**TASK INSTRUCTIONS:** Every line below that contains "model" is to be copied.
──────── DATA BLOCK
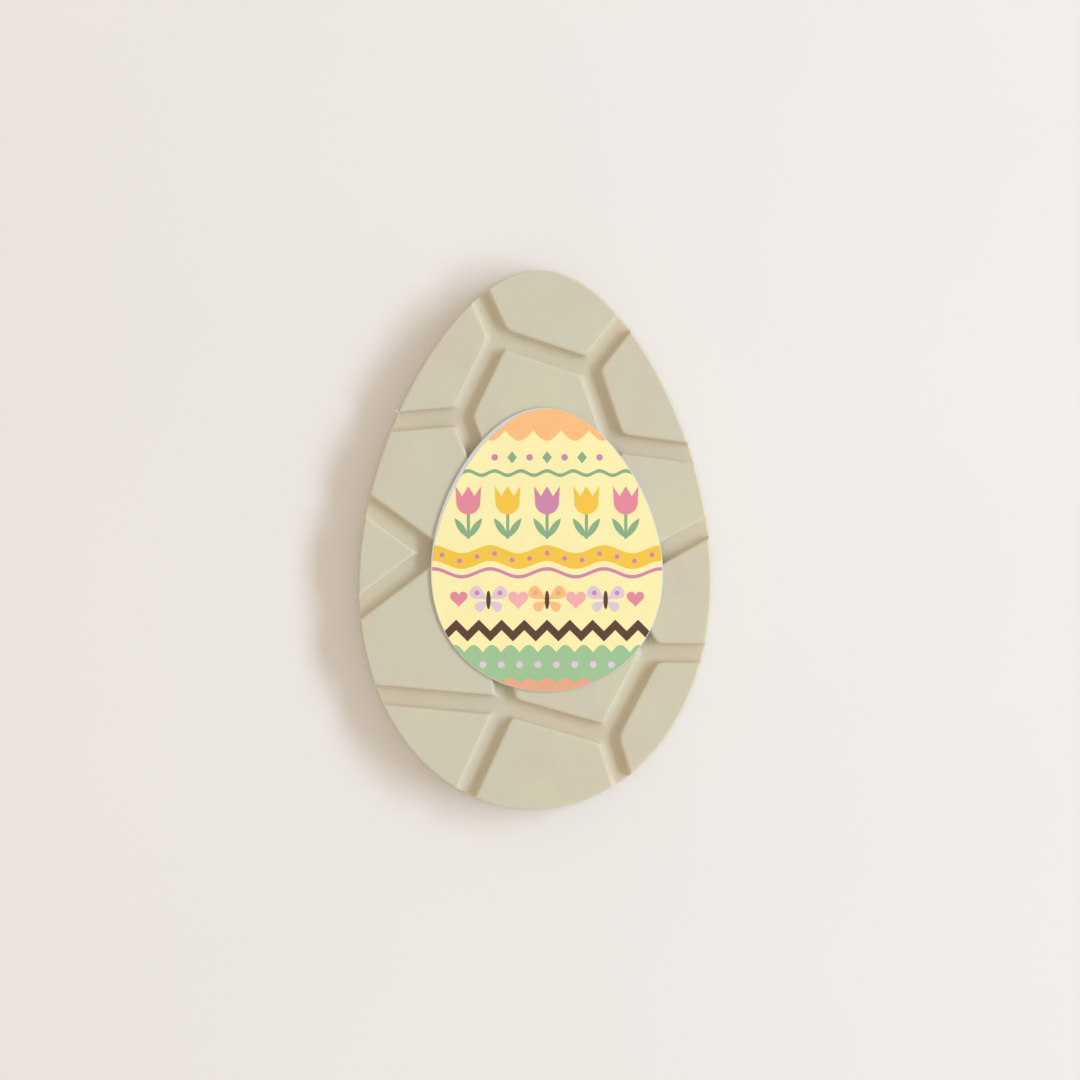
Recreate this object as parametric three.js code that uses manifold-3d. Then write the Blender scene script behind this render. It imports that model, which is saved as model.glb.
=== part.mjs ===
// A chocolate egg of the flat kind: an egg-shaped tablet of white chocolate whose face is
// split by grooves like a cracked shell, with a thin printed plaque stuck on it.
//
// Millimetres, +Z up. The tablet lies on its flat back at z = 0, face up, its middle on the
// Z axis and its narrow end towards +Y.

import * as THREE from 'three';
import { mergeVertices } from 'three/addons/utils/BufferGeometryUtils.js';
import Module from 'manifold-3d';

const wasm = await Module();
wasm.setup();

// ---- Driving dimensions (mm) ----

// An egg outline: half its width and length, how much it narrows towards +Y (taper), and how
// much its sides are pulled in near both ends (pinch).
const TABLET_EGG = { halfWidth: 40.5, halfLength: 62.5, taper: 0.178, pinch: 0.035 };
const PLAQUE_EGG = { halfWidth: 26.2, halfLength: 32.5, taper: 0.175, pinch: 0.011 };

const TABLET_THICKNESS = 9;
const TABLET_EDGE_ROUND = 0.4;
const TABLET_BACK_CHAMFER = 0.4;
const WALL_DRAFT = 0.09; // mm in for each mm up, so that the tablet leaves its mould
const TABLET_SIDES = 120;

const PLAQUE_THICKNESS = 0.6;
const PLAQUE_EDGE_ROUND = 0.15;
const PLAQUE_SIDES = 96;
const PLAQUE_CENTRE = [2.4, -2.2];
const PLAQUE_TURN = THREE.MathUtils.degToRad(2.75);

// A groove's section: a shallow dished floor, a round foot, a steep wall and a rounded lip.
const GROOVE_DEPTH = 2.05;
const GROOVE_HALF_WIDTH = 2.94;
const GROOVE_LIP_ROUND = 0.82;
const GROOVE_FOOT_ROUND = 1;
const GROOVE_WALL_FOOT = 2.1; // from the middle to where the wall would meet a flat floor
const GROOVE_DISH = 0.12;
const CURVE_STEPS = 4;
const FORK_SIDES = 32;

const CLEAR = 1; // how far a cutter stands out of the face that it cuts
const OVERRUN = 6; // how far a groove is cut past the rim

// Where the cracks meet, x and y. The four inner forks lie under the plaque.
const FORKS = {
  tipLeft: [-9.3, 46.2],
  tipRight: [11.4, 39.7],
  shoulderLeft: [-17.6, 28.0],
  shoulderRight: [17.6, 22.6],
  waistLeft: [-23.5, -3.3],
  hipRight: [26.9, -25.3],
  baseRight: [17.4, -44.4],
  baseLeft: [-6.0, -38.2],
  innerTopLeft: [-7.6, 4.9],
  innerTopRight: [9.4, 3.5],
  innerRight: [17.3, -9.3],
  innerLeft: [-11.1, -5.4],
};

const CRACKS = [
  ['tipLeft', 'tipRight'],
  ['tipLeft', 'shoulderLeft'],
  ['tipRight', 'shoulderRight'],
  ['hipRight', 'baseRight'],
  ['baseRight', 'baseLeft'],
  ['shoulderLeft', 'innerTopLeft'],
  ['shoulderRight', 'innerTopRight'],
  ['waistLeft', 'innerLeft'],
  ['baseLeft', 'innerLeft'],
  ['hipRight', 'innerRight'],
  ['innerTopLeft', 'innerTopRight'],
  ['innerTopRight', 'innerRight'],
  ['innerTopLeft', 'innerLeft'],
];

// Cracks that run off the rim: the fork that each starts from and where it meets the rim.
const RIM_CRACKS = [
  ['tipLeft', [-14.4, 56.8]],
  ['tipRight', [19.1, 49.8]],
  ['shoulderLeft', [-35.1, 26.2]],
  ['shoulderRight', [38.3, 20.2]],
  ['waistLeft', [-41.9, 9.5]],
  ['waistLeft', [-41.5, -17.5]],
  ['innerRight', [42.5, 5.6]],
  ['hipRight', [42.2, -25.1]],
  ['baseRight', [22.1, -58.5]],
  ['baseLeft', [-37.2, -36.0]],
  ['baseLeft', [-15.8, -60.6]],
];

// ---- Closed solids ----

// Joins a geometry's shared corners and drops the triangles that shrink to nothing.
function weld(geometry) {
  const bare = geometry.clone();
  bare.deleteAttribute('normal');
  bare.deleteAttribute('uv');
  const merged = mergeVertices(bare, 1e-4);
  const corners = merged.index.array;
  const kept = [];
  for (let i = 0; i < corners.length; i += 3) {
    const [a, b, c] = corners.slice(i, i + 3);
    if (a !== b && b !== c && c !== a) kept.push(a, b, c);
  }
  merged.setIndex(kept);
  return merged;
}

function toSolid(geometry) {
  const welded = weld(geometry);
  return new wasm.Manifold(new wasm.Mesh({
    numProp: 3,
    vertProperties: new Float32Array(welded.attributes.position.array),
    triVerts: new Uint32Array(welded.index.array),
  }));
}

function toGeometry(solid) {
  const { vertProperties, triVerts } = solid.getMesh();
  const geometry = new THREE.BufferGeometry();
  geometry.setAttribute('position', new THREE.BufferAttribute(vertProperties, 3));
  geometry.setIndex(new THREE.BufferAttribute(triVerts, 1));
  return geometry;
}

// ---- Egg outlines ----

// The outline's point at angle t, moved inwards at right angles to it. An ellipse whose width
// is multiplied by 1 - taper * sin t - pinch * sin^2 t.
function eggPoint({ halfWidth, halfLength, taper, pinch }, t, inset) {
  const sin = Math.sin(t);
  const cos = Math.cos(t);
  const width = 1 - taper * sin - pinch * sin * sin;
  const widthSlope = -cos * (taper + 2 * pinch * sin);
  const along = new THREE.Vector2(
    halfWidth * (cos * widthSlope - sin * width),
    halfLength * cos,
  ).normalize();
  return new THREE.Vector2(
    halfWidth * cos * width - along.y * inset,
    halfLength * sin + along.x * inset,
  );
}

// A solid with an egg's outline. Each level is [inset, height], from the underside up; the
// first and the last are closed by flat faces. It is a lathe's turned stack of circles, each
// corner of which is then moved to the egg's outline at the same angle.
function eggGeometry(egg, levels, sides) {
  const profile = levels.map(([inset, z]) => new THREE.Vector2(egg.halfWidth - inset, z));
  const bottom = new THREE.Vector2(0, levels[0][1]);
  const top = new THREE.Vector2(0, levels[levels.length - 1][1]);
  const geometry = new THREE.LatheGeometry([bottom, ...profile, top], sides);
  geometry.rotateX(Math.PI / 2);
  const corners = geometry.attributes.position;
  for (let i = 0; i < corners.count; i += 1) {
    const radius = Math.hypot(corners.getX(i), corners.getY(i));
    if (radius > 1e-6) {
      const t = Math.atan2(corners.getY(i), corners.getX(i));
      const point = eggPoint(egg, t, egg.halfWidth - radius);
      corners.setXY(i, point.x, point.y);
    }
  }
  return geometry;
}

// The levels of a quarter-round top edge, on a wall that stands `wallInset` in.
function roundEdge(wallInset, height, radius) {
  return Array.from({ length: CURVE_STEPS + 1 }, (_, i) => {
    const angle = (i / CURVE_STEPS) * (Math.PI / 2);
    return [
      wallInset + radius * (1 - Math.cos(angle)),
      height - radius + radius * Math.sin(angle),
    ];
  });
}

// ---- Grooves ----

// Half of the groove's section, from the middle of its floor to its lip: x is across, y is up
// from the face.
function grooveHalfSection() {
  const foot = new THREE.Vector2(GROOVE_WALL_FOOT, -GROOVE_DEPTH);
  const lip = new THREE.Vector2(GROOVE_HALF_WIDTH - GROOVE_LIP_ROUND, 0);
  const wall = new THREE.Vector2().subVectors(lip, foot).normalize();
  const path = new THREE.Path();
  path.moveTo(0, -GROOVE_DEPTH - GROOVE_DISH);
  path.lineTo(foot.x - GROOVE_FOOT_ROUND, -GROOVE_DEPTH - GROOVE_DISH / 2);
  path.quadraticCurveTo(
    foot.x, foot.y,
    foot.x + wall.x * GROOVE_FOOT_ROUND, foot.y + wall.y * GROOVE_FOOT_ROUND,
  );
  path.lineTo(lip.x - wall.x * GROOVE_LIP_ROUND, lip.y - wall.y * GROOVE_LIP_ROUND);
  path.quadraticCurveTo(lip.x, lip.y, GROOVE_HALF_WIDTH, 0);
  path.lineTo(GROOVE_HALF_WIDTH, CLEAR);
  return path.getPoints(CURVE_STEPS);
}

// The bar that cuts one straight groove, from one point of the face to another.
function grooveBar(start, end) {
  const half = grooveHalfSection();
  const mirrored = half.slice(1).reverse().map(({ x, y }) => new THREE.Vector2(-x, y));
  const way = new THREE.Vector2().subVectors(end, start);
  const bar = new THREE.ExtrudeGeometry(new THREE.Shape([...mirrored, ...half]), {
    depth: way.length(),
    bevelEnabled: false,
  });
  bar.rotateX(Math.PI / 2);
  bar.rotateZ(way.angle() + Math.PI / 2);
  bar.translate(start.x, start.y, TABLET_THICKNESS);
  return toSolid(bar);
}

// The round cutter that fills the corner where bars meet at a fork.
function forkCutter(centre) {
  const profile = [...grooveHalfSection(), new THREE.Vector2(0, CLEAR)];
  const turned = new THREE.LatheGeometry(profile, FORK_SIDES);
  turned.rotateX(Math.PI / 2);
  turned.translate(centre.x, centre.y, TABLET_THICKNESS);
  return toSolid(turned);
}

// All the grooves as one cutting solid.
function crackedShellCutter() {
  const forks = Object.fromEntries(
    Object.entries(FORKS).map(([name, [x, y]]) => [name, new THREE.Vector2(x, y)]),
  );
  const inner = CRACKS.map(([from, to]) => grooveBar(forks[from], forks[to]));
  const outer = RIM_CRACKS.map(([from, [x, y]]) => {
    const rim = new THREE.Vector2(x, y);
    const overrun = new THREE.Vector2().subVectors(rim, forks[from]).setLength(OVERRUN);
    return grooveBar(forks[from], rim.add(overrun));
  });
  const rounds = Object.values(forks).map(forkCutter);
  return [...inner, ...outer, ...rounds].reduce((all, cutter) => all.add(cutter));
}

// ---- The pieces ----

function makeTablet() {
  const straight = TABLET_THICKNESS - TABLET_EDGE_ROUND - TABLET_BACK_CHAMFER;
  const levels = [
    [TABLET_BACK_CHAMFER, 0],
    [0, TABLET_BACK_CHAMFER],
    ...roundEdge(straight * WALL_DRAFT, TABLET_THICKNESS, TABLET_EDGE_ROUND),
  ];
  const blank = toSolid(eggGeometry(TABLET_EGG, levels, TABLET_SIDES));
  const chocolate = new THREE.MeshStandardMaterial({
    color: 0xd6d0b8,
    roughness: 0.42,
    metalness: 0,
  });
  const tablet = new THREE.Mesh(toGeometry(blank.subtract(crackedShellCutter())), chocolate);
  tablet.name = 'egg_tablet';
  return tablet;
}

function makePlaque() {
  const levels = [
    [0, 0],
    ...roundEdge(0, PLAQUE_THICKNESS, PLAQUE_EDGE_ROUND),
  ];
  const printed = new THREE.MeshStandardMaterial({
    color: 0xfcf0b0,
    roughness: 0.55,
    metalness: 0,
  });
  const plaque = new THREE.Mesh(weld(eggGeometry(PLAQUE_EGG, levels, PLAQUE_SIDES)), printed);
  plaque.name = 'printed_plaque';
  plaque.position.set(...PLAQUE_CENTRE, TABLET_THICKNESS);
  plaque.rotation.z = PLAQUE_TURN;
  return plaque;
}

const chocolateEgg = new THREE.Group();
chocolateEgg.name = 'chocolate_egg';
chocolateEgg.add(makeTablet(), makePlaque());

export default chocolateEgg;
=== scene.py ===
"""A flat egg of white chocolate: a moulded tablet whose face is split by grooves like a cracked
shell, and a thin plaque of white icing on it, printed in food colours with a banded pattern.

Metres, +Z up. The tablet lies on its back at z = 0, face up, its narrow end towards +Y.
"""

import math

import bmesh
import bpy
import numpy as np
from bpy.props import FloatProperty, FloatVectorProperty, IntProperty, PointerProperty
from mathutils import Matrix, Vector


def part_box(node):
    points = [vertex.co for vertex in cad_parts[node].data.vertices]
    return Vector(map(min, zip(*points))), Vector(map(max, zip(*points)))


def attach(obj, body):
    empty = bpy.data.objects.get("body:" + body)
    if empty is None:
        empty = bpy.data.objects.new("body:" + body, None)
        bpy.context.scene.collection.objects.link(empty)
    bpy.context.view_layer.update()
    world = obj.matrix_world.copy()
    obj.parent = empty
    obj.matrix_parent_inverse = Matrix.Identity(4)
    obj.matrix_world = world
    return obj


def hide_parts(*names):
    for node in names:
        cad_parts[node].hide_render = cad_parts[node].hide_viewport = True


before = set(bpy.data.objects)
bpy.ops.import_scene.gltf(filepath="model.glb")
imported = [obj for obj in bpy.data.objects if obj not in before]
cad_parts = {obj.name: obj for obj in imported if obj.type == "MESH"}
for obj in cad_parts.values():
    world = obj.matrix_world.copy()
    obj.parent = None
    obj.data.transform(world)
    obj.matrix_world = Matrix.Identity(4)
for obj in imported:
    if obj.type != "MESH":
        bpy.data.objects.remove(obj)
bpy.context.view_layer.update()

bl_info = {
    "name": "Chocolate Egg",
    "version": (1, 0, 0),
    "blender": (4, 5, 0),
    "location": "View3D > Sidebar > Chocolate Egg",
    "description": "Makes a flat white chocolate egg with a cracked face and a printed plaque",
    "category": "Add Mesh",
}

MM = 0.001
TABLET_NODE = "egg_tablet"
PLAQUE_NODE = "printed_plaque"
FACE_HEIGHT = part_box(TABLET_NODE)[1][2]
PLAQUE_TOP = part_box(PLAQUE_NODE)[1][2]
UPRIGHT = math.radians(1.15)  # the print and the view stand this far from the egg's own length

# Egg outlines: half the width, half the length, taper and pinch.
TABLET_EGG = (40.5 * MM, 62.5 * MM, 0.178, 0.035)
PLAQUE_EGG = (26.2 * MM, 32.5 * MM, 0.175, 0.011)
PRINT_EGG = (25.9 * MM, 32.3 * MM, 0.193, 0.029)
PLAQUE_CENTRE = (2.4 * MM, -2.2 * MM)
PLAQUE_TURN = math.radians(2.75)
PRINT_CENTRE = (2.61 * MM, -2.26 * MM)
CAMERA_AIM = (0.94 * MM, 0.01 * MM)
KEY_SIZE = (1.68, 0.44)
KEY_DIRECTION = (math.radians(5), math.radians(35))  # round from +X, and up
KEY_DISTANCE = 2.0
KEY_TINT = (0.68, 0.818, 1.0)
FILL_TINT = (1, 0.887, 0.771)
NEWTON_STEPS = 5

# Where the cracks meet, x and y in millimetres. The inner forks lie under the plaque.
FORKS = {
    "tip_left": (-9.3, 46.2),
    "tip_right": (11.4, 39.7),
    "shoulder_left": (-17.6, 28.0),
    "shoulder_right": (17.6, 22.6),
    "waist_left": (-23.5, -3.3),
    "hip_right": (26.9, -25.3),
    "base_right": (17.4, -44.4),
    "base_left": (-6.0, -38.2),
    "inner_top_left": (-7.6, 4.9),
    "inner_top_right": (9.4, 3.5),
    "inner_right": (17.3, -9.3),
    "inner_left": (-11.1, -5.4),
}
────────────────
**WRITTEN RESPONSE:**
Recreate this object as parametric three.js code that uses manifold-3d. Then write the Blender scene script behind this render. It imports that model, which is saved as model.glb.
bpy.ops.import_scene.gltf(filepath="model.glb")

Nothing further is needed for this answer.